Practical Next Steps to Reclaim Your Desktop

If your Mac is currently a graveyard of open windows, don't panic. Start with the "Option" trick.

  1. Click your desktop so you're in Finder.
  2. Press Command + Option + W. This kills every folder window you have open.
  3. Look at your Dock. See those apps with dots? If you aren't using them, click the icon and hit Command + Q.
  4. For a total reset, just restart the computer but uncheck the box that says "Reopen windows when logging back in." It’s the ultimate "Close All."

Honestly, the best way to handle this is to prevent the pile-up. Stage Manager (the feature Apple introduced in macOS Ventura) is polarizing, but it does help. It forces windows into little groups on the side of your screen. It doesn't close them, but it keeps them out of your face.

If you're on an older Mac or just hate Stage Manager, stick to the Command + Option + W shortcut. It’s the fastest, cleanest way to get your focus back. Tomorrow morning, try to be more intentional. Close things as you finish them. Your RAM—and your brain—will thank you for it.

The goal isn't just to close windows; it's to stop the computer from feeling like a chore. Master these shortcuts, and you'll spend less time fighting with your interface and more time actually doing whatever it is you do.

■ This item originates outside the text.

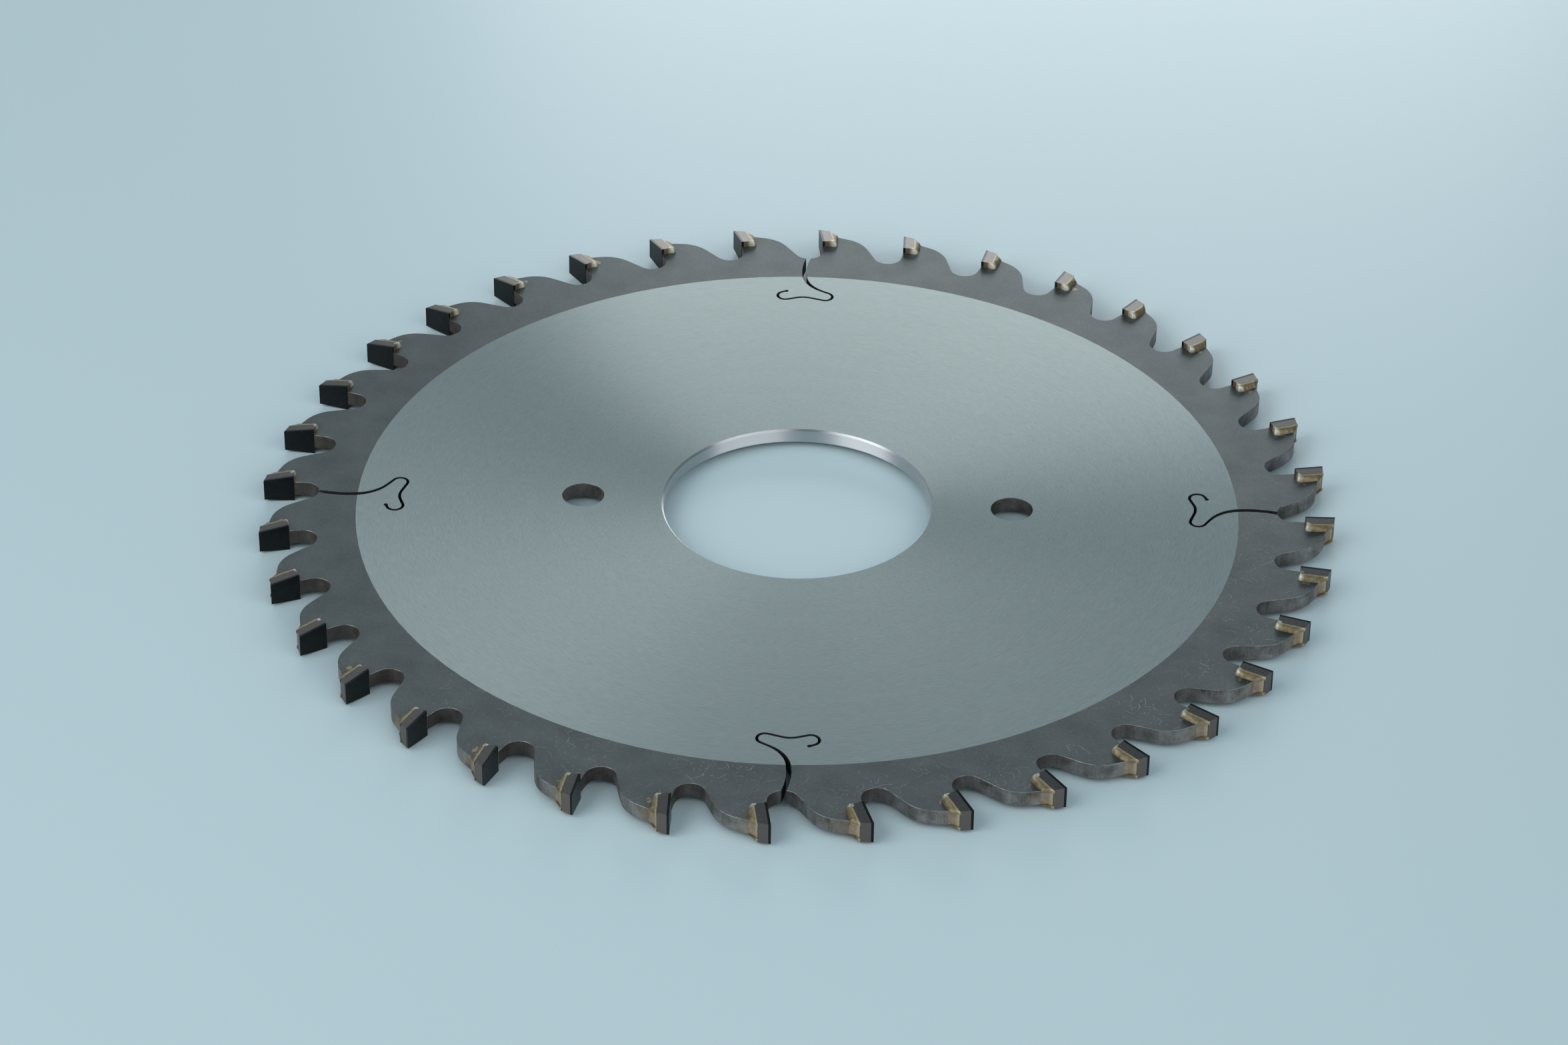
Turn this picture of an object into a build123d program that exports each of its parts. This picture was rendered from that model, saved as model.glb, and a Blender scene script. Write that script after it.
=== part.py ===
"""Conical circular saw blade: a laser-cut steel plate with brazed tips of carbide and diamond.

The origin is the bore's centre, halfway through the plate. +Z is the bore's axis, and +X runs through one pin
hole and the cutting corner of tooth 1. Seen from +Z the blade cuts anticlockwise.
"""

import os
from math import atan2, cos, degrees, radians, sin, tan

from build123d import *
from build123d.topology import SkipClean

# Plate
cutting_diameter = 180.0
plate_thickness = 2.6
bore_diameter = 45.0
bore_chamfer = 0.3
pin_circle_diameter = 72.0
pin_hole_diameter = 7.0
pin_hole_count = 2
ground_diameter = 147.8

# Teeth, all set out from the cutting corner of each tip
tooth_count = 36
gullet_depth = 9.55
gullet_radius = 2.5
gullet_wall_setback = 0.95
ramp_angle = 33.5
shoulder_radius = 6.1
heel_drop = 1.25
heel_setback = 2.3
land_angle = 18.0

# Tips: their kerf is wider at the root, and they narrow towards the back
tip_length = 5.1
tip_thickness = 2.0
diamond_thickness = 0.4
kerf_at_rim = 3.7
kerf_at_root = 4.75
hook_angle = 10.0
top_clearance = 10.0
side_clearance = 3.0

# Braze: a film in the seat, a bead on the land behind the tip and a fillet along the tip's foot
braze_film = 0.12
braze_bead_drop = 0.15
braze_bead_length = 1.3
braze_bead_hollow = 0.1
braze_corner_facets = 3
braze_fillet_width = 1.1
braze_step = 0.1

# Expansion slots: each leaves a gullet's floor and ends in a curl
slot_count = 4
slot_entry = 0.6
slot_heading = 164.0
slot_lead_radius = 16.5
slot_lead_turn = 23.0
slot_bend_radius = 6.6
slot_bend_turn = 50.5
slot_neck_length = 1.8
slot_curl_radius = 1.3
slot_curl_turn = 166.0
slot_side_length = 2.4
slot_crown_radius = 3.8
slot_crown_turn = 38.5
slot_far_side_length = 1.6
slot_hook_radius = 1.35
slot_hook_turn = 176.5
slot_tail_length = 0.8
slot_mouth_width = 0.82
slot_curl_width = 0.5
slot_end_diameter = 0.72

cutting_radius = cutting_diameter / 2
half_plate = plate_thickness / 2
pitch = 360 / tooth_count
rim_margin = 3.0  # how far the cutting tools run past the rim


def unit(angle):
    """The direction at this many degrees from +X."""
    return Vector(cos(radians(angle)), sin(radians(angle)))


def crossing(point_a, angle_a, point_b, angle_b):
    """Where two lines cross, each given by a point and a direction."""
    along_a = unit(angle_a)
    along_b = unit(angle_b)
    reach = (point_b - point_a).cross(along_b).Z / along_a.cross(along_b).Z
    return point_a + along_a * reach


def tooth_plane(index):
    """The place of a tooth, counted from 0: its cutting corner, X out along its face, Y the way it cuts."""
    corner = unit(index * pitch) * cutting_radius
    return Plane(origin=corner, x_dir=unit(index * pitch + hook_angle), z_dir=(0, 0, 1))


# The tooth space: the gullet's wall, its round floor, the ramp, the shoulder and the land behind the next tip
floor_radius = cutting_radius - gullet_depth
gullet_centre = Vector(floor_radius + gullet_radius, gullet_radius - gullet_wall_setback)
gullet_angle = degrees(atan2(gullet_centre.Y, gullet_centre.X))
root = gullet_centre - unit(ramp_angle / 2) * (gullet_radius / sin(radians(ramp_angle / 2)))
ramp_touch = gullet_centre + unit(ramp_angle + 90) * gullet_radius
land_point = Vector(cutting_radius - heel_drop, -heel_setback)
heel = land_point.rotate(Axis.Z, pitch)
land_direction = 90 + pitch - land_angle
shoulder = crossing(ramp_touch, ramp_angle, heel, land_direction)
land_end = heel + unit(land_direction)
outside = cutting_radius + rim_margin

with BuildSketch() as tooth_gap:
    with BuildLine():
        profile = FilletPolyline(
            (outside, -gullet_wall_setback),
            root,
            shoulder,
            land_end,
            radius=(gullet_radius, shoulder_radius),
        )
        Polyline(profile @ 1, unit(pitch) * outside, profile @ 0)
    make_face()

# The seat, which the tip and its film of braze fill
seat_depth = tip_thickness + braze_film
seat_foot = -tip_length - braze_film

with BuildSketch(tooth_plane(0)) as seat:
    with BuildLine():
        Polyline(
            (rim_margin, gullet_wall_setback),
            (rim_margin, -seat_depth),
            (seat_foot, -seat_depth),
            (seat_foot, gullet_wall_setback),
            close=True,
        )
    make_face()

# The slot's legs from the gullet's floor inwards: radius, turn or length, width at the start and at the end
slot_legs = (
    (slot_lead_radius, slot_lead_turn, slot_mouth_width, slot_mouth_width),
    (slot_bend_radius, slot_bend_turn, slot_mouth_width, slot_curl_width),
    (None, slot_neck_length, slot_curl_width, slot_curl_width),
    (slot_curl_radius, -slot_curl_turn, slot_curl_width, slot_curl_width),
    (None, slot_side_length, slot_curl_width, slot_curl_width),
    (slot_crown_radius, slot_crown_turn, slot_curl_width, slot_curl_width),
    (None, slot_far_side_length, slot_curl_width, slot_curl_width),
    (slot_hook_radius, -slot_hook_turn, slot_curl_width, slot_curl_width),
    (None, slot_tail_length, slot_curl_width, slot_curl_width),
)


def kerf_edge(leg, width_in, width_out, side):
    """One edge of the laser's kerf along a leg of the slot, on its left (+1) or right (-1)."""
    points = []
    for share in (0, 0.5, 1):
        width = width_in + (width_out - width_in) * share
        across = (leg % share).rotate(Axis.Z, 90) * (side * width / 2)
        points.append(leg @ share + across)
    return points


with BuildSketch() as slot:
    place = Vector(floor_radius, 0)
    way = unit(slot_heading)
    mouth = Line(place - way * slot_entry, place, mode=Mode.PRIVATE)
    legs = [(mouth, slot_mouth_width, slot_mouth_width)]
    for radius, amount, width_in, width_out in slot_legs:
        start = legs[-1][0] @ 1
        way = legs[-1][0] % 1
        if radius is None:
            leg = Line(start, start + way * amount, mode=Mode.PRIVATE)
        else:
            leg = JernArc(start, way, radius, amount, mode=Mode.PRIVATE)
        legs.append((leg, width_in, width_out))
    for leg, width_in, width_out in legs:
        left = kerf_edge(leg, width_in, width_out, 1)
        right = kerf_edge(leg, width_in, width_out, -1)
        with BuildLine():
            if leg.geom_type == GeomType.LINE:
                Polyline(left[0], left[2], right[2], right[0], close=True)
            else:
                ThreePointArc(*left)
                Line(left[2], right[2])
                ThreePointArc(*right)
                Line(right[0], left[0])
        make_face()
    with Locations(legs[-1][0] @ 1):
        Circle(slot_end_diameter / 2)

slot_teeth = [round(number * tooth_count / slot_count) for number in range(slot_count)]

lower_face = Plane.XY.offset(-half_plate)

with BuildSketch(lower_face) as laser_cuts:
    with PolarLocations(pin_circle_diameter / 2, pin_hole_count):
        Circle(pin_hole_diameter / 2)
    with PolarLocations(0, tooth_count):
        add(tooth_gap.sketch)
        add(seat.sketch)
    for tooth in slot_teeth:
        add(slot.sketch, rotation=tooth * pitch + gullet_angle)

with BuildSketch(lower_face) as rim_ring:
    Circle(cutting_radius)
    Circle(ground_diameter / 2, mode=Mode.SUBTRACT)

# Only the middle is ground: on both sides it stays a face of its own, in one plane with the rim's
with BuildPart() as saw_plate:
    with BuildSketch(lower_face):
        Circle(ground_diameter / 2)
        Circle(bore_diameter / 2, mode=Mode.SUBTRACT)
    extrude(amount=plate_thickness)
    chamfer(edges().filter_by(GeomType.CIRCLE).group_by(SortBy.RADIUS)[0], bore_chamfer)
    with SkipClean():
        extrude(rim_ring.sketch, amount=plate_thickness, clean=False)
        extrude(laser_cuts.sketch, amount=plate_thickness, clean=False, mode=Mode.SUBTRACT)

# The tip, made once at its own cutting corner: X out along the face, Y the way it cuts
root_flare = (kerf_at_root - kerf_at_rim) / 2
back_slope = tan(radians(side_clearance))
flank = Plane(
    origin=(0, 0, kerf_at_rim / 2),
    x_dir=(-tip_length, 0, root_flare),
    z_dir=(root_flare, -tip_length * back_slope, tip_length),
)


def top_drop(depth):
    """How far the ground top has fallen at this depth behind the cutting face."""
    return depth * tan(radians(hook_angle + top_clearance))


def flank_height(reach, depth):
    """The flank's height above the plate's middle, this far in from the rim and behind the cutting face."""
    return kerf_at_rim / 2 + root_flare * reach / tip_length - back_slope * depth


def tip_outline(front, back):
    """The tip between two depths behind its cutting face, seen from above."""
    with BuildSketch() as outline:
        with BuildLine():
            Polyline(
                (-top_drop(front), -front),
                (-top_drop(back), -back),
                (-tip_length, -back),
                (-tip_length, -front),
                close=True,
            )
        make_face()
    return outline.sketch


with BuildPart() as diamond_layer:
    extrude(tip_outline(0, diamond_thickness), amount=kerf_at_root / 2)
    split(bisect_by=flank, keep=Keep.BOTTOM)
    mirror(about=Plane.XY)

with BuildPart() as carbide_body:
    extrude(tip_outline(diamond_thickness, tip_thickness), amount=kerf_at_root / 2)
    split(bisect_by=flank, keep=Keep.BOTTOM)
    mirror(about=Plane.XY)

# Where the braze meets the land behind the tip and the gullet's wall in front of it
back_corner = Vector(-top_drop(tip_thickness), -tip_thickness)
root_corner = Vector(-tip_length, -tip_thickness)
land_start = tooth_plane(0).to_local_coords(land_point)
land_way = 270 - land_angle - hook_angle
film_heel = crossing(Vector(0, -seat_depth), 180, land_start, land_way)
bead_top = back_corner - (braze_bead_drop, 0)
bead_end = film_heel + unit(land_way) * braze_bead_length
wall_start = tooth_plane(0).to_local_coords(Vector(cutting_radius, -gullet_wall_setback))
wall_way = 180 - hook_angle
film_end = crossing(Vector(-tip_length, 0), 90, wall_start, wall_way)
ledge_end = crossing(Vector(seat_foot, 0), 90, wall_start, wall_way)

height_at_root = flank_height(tip_length, tip_thickness) - braze_step - half_plate
height_at_rim = flank_height(-film_heel.X, tip_thickness) - braze_step - half_plate


def fillet_section(place, away, share):
    """The triangle of braze between a tip's foot and the plate, as a share of its size at the tip's root."""
    width = braze_fillet_width * share
    height = height_at_root * share
    with BuildSketch(Plane(origin=place, x_dir=away, z_dir=Vector(away).cross(Vector(0, 0, 1)))) as section:
        with BuildLine():
            Polyline((0, half_plate), (width, half_plate), (0, half_plate + height), close=True)
        make_face()
    return section.sketch


rim_corner = Vector(film_heel.X, -tip_thickness)
back_section = fillet_section(root_corner, (0, -1, 0), 1)
rim_section = fillet_section(rim_corner, (0, -1, 0), height_at_rim / height_at_root)
root_section = fillet_section(root_corner, (-1, 0, 0), 1)
fillet_end = Vertex(film_end.X, film_end.Y, half_plate)

# Round the tip's inner corner the fillet turns a quarter, as a few flat faces that meet at the tip's edge
corner_top = Vertex(root_corner.X, root_corner.Y, half_plate + height_at_root)
corner_ways = [180 + 90 * step / braze_corner_facets for step in range(braze_corner_facets + 1)]

with BuildSketch(Plane(origin=(root_corner.X, root_corner.Y, half_plate))) as corner_foot:
    with BuildLine():
        Polyline((0, 0), *[unit(way) * braze_fillet_width for way in corner_ways], close=True)
    make_face()

with BuildPart() as braze_fillets:
    loft([back_section, rim_section])
    loft([root_section, fillet_end])
    loft([corner_foot.sketch, corner_top])
    mirror(about=Plane.XY)

with BuildPart() as braze_joint:
    with BuildSketch():
        with BuildLine():
            SagittaArc(bead_end, bead_top, braze_bead_hollow)
            Polyline(
                bead_top,
                root_corner,
                film_end,
                ledge_end,
                (seat_foot, -seat_depth),
                film_heel,
                bead_end,
            )
        make_face()
    extrude(amount=half_plate, both=True)
    add(braze_fillets.part)

os.makedirs("parts", exist_ok=True)
saw_plate.part.label = "saw_plate"
export_step(saw_plate.part, "parts/saw_plate.step")

for index in range(tooth_count):
    with BuildPart() as carbide_tip:
        with Locations(tooth_plane(index).location):
            add(carbide_body.part)
    carbide_tip.part.label = f"carbide_tip_{index + 1:02d}"
    export_step(carbide_tip.part, f"parts/{carbide_tip.part.label}.step")

# The diamond layers and the braze joints are grouped by the sectors between the expansion slots
for sector in range(slot_count):
    sector_teeth = [index for index in range(tooth_count) if index * slot_count // tooth_count == sector]
    seats = [tooth_plane(index).location for index in sector_teeth]
    with BuildPart() as diamond_layers:
        with Locations(*seats):
            add(diamond_layer.part)
    diamond_layers.part.label = f"diamond_layers_sector_{sector + 1}"
    export_step(diamond_layers.part, f"parts/{diamond_layers.part.label}.step")
    with BuildPart() as braze_joints:
        with Locations(*seats):
            add(braze_joint.part)
    braze_joints.part.label = f"braze_joints_sector_{sector + 1}"
    export_step(braze_joints.part, f"parts/{braze_joints.part.label}.step")
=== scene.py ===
# %% [markdown]
# # A conical saw blade with brazed diamond tips
#
# The blade is one laser-cut steel plate, ground bright in the middle, with 36 small tips brazed into
# seats round its rim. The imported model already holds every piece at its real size. This lesson gives each
# piece its surface: the ground and the hardened steel, the cut edges, the polished bore, the carbide, the
# black diamond and the braze.

# %% The frame and its box
from math import cos, pi, radians, sin

import bmesh
import bpy
from mathutils import Matrix, Vector, noise


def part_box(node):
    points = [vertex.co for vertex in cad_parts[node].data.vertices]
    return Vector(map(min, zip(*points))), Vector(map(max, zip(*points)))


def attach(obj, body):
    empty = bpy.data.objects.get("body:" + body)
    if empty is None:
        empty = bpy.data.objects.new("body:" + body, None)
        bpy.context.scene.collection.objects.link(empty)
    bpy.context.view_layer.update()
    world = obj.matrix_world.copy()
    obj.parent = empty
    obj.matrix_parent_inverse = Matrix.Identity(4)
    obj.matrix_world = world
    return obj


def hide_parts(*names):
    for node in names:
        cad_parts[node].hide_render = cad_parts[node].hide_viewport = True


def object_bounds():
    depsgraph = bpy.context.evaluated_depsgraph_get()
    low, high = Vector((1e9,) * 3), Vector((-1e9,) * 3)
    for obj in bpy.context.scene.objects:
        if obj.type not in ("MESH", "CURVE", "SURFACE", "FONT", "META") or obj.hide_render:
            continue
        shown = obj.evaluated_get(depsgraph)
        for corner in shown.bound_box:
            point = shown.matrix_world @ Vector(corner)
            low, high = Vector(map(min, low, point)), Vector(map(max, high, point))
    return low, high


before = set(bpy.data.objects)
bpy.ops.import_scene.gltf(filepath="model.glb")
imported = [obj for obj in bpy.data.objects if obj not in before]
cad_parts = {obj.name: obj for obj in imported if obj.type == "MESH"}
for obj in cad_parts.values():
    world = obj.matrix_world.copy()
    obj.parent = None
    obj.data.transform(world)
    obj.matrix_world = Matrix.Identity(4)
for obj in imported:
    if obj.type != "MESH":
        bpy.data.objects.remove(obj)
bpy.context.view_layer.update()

# %% [markdown]
# ## Units and sizes
#
# Blender works in metres and a blade is measured in millimetres, so `MM` turns one into the other. A few
# sizes of the blade are needed again for the finishes. They could be typed in, but here they are read
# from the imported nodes, so that the look follows the model if a size changes. Two are written out,
# because a mesh doesn't give them away at once: how far the grinding reaches, and how far the cutting
# faces lean forward.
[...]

Now, go close those fourteen tabs you know you're never going to read. You'll feel better. I promise.


Summary of Key Shortcuts:

  • Close all windows of the current app: Command + Option + W
  • Quit the app entirely: Command + Q
  • Hide all other apps: Command + Option + H
  • Force Quit menu: Command + Option + Escape
  • Reveal "Close All" in the File menu: Hold Option while clicking the menu.

To keep your Mac running smoothly after clearing your windows, you might want to check your Login Items in System Settings to see what’s opening itself without your permission every time you boot up. Reducing those is the next logical step in decluttering your digital life.